Chronic infection with human hepatitis B virus (HBV) leads to liver damage, cirrhosis and liver cancer. The applicant's goal is to elucidate the molecular basis of pathogenicity, chronicity, and clearance of HBV infection. Although chronicity has been attributed to host factors, such as the immune response, viral factors per se have remained largely uninvestigated. The applicant's preliminary results suggest that in chronic carriers and hepatoma patients HBV-acquired mutations may cause antigenic changes that lead to escape from the immune system. They propose to test more directly and definitively the hypothesis that accumulation of certain viral mutations is crucial for the persistence of pathogenic HBV during its long term interaction with the host. The immunopathological interactions between certain HBV core antigen mutants and the host will be studied via assays for peptide-major histocompatibility complex (peptide-MHC) binding, antigen processing and T cell receptor recognition.

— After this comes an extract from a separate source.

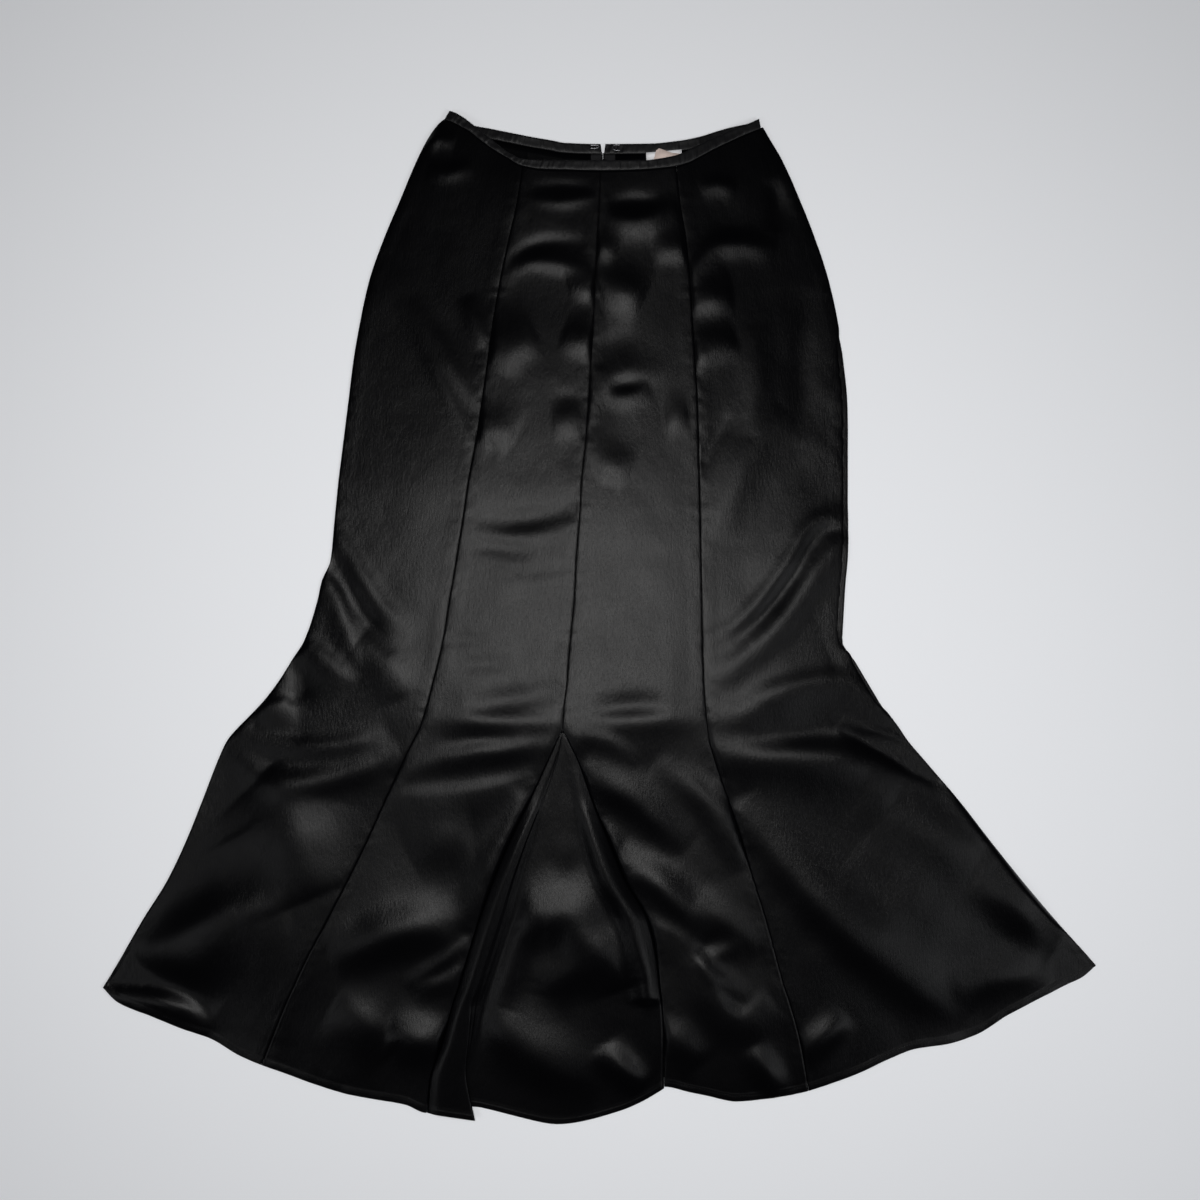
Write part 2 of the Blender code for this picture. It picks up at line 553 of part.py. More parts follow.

Specifically, three aims are proposed:
Aim 1) to test the hypothesis that certain core antigen mutations affect MHC-peptide binding;
Aim 2) to test the hypothesis that aberrant HBV core antigen processing could result from immune escape mutants;
Aim 3) to test the hypothesis that certain core antigen mutations affect TCR peptide-MHC recognition. This last aim may be expanded to include the examination of TCR-antagonistic or agonistic mutant core antigens.